Since we moved here eight years ago, my son, and eventually my daughter, have participated in a State College tradition: building their arsenal at the Arts Fest Children & Youth Sidewalk Sale.
Our kids get $10-$15 each to spend at the sale, and give careful consideration to their weapons. Size, power, creativity and bragging rights are all weighed.
They've chosen marshmallow shooters, bedazzled daggers, swords, and, our favorites, bows and arrows. As we walk through the festival, our kids encounter friends and take part in impromptu battles on the fringes of the route. The weapons come home and, unlike other purchases, become part of the favorite-toy rotation.
Sadly, with the 2015 Arts Fest, this tradition has come to an abrupt end. Two weeks ago, Arts Fest issued a news release banning the sale of weapons, "including toys and facsimiles of historic objects," citing several issues:
1) Arts Fest, with its large and apparently persnickety crowds, is an "inappropriate place" to try out these toys. The news release explains that "even though parents ask their children to wait to play with their purchases" (umm, not me), children "...regularly shoot or bop an unsuspecting target." Arts Fest attendees may also get bumped by strollers, encounter a drunk college student, step in a puddle of lemonade, and get stuck behind a human chain of pre-schoolers out for a field trip. Arts Fest is a massive, crowded outdoor festival in the heat of the summer, not a symphony performance. If you can't tolerate these minor inconveniences, perhaps you can watch Arts Fest from StateCollege.com's live camera.
2) The news release claims that "weapons sold in the Children and Youth Sidewalk Sale are often a better example of manufacturing than they are of creative processes." The range of creativity expressed by the Arts Fest weapons mirrors the range of overall submissions. My art-wise daughter would not spend her money on something if she didn't admire the creative process herself.
3) Not mentioned in the news release, but in the ensuing media attention, is Executive Director Rick Bryant's statement that "we live in especially violent times." Living in a community based largely around a major research university, we should take note of the fact that, in fact, we live in one of the safest times in human history. (Click here and here for articles that make that point.)
"Banning the sale of weapons at the Children and Youth Sidewalk Sale might not be a giant step in making our society less violent," Bryant's statement continues, "but it's a step that we can take." Perhaps we should also ban water guns at the community pools or fencing from Penn State Athletics?
Like any parent, I have to force myself not to fixate on the terrible images evoked by each gun tragedy. I worry whether my kids will encounter a gun while on a play date or whether the next tragedy will strike close to home.
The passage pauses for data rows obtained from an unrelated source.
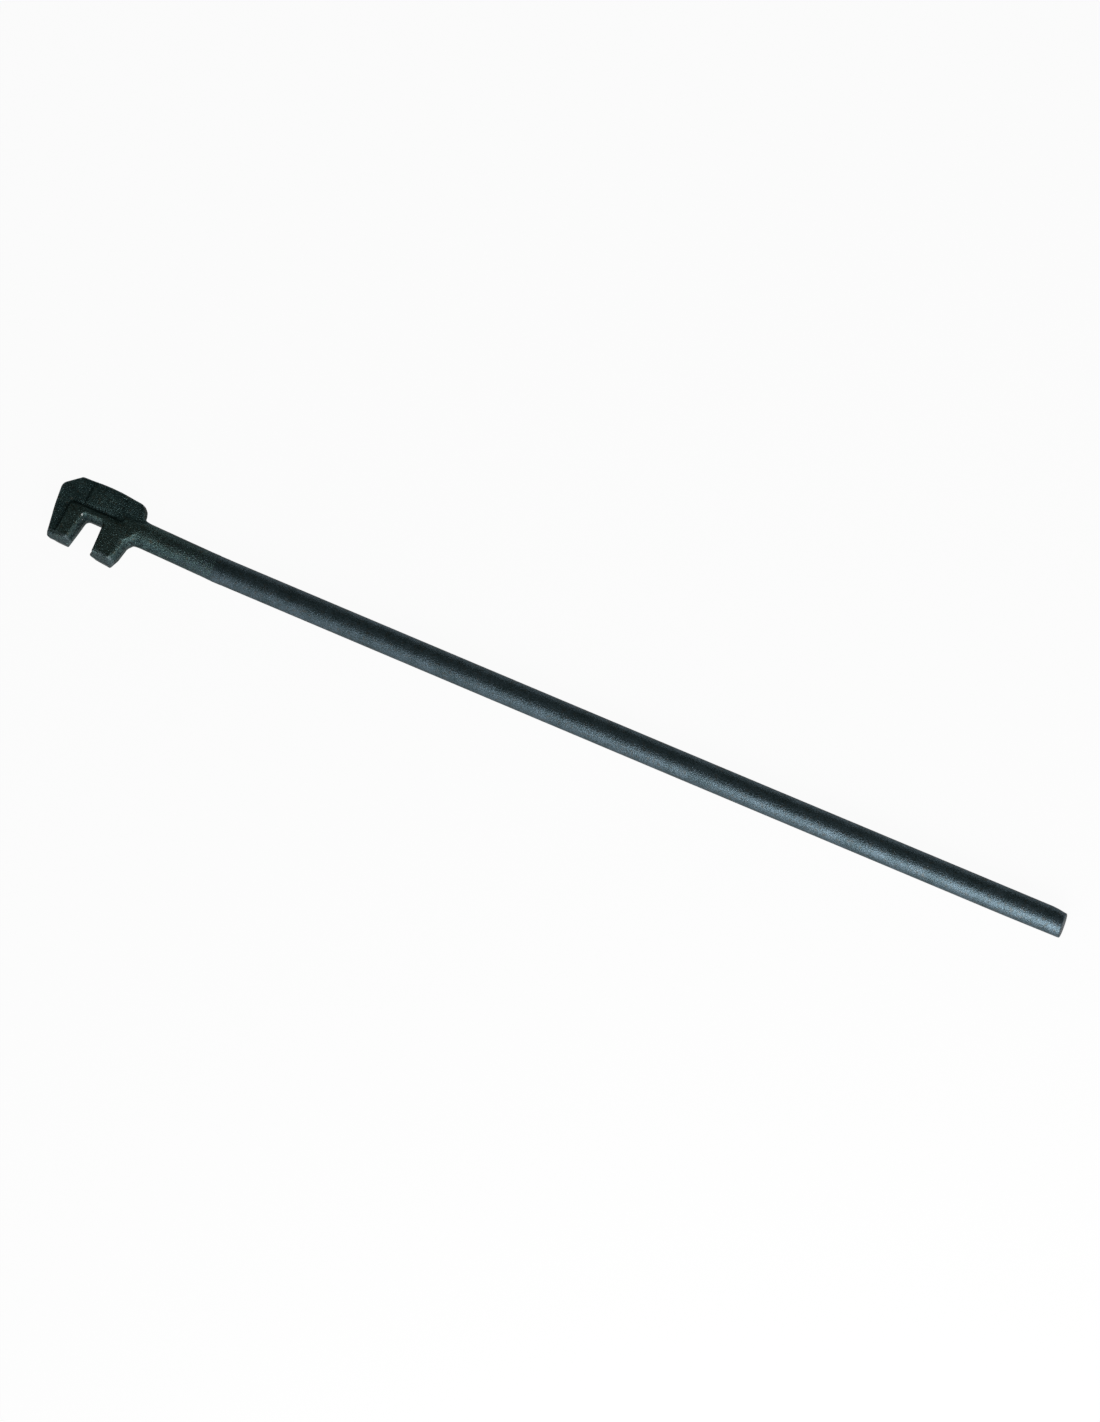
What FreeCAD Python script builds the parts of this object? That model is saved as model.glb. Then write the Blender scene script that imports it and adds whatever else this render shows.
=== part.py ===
"""Rebar bending claw: a drop-forged two-jaw claw head welded to a long round steel bar.

Millimetres.  +X runs along the bar from the head to the free end, +Y points to the spine of the
head (the jaws open towards -Y) and +Z is up, with the tool lying flat.  The origin is at the
bottom centre of the whole tool.
"""
import FreeCAD, Part
import math
import os

Vector = FreeCAD.Vector

# Bar and its joint to the head
bar_diameter = 16.0           # round bar, and the round shank of the head
bar_length = 538.5            # from the weld root to the free end
end_taper_length = 12.0       # drawn-down stretch at the free end
end_diameter = 14.6           # across the free end, outside its rounded edge
end_rounding = 0.8            # radius between the taper and the end face
root_face_diameter = 6.0      # flat root where shank and bar butt together
groove_half_angle = 30.0      # bevel on each side of the weld groove, degrees

# Head in plan on the parting plane: x from the middle of the slot floor, y from the bar axis
slot_root_width = 11.4        # between the walls at the slot floor
slot_mouth_width = 15.9       # between the walls at the jaw tips
slot_wall_lean = 1.3          # near wall's share of that widening
slot_depth = 19.0             # from the slot floor to the end of the far jaw
slot_floor_drop = 3.1         # slot floor below the bar axis
slot_corner_radius = 1.6      # in the two corners of the slot floor
far_tip_width = 14.0          # end of the far jaw
far_tip_slant = 0.5           # far jaw end drops this much towards the slot
far_side_reach = 28.55        # widest point of the far side, from the slot middle
near_tip_width = 12.5         # end of the near jaw
near_tip_drop = 0.5           # near jaw longer than the far one, at the slot
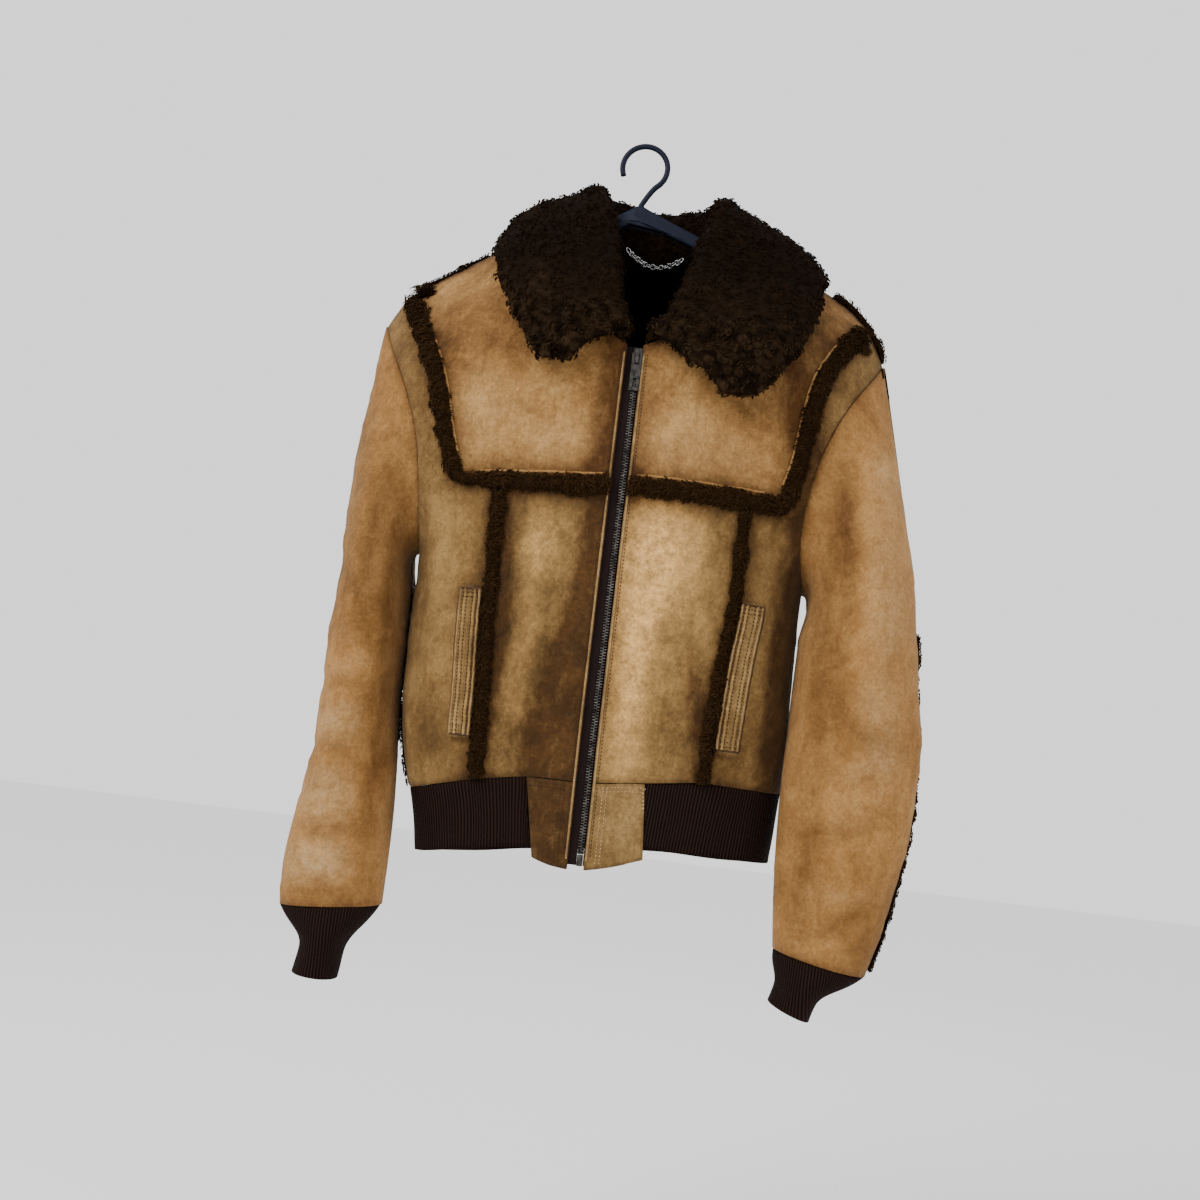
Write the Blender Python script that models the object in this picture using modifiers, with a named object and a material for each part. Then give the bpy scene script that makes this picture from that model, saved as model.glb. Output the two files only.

Yet never for a moment have I worried that their daggers or marshmallow shooters would somehow trigger or promote violence in their own psyches. When my son first started turning his half-eaten toast into a gun, and then began requesting toy guys, I turned to researchers for guidance. I've yet to read a study linking toy guns to violence or aggression.
In the AP article on the ban, Bryant used the phrase "boys will be boys." Yet it's my 6-year-old daughter who seems most affected by this decision. Since learning of the news, she decided to make her own line of "Slingshots for Peace," made from her polka dot duct tape, pencils and other found objects. If she can find a way to sell them, maybe on our front lawn, she'll keep half the proceeds and donate the other half to an organization that promotes peace.
When I asked my daughter why she enjoys playing with swords, she replied, "It's cool that you can use a sword when you're only 6-years-old." Just like it's cool to use a pretend stethoscope or a plastic Swiss army knife. Bryant uses the phrase "facsimiles of historic objects" in the language explaining the ban, inadvertently highlighting the fact that many of these toys are wooden or plastic versions of those our kids have read about in countless books — many of them checked out from our school library. Kids process life through their imaginations.
So if you see a 6-year-old girl selling a slingshot this summer, please excuse her if you accidentally get "bopped" by one of her creations. She's simply being a kid.
I'd like to think that "Children and Youth Day" is a good time to do just that.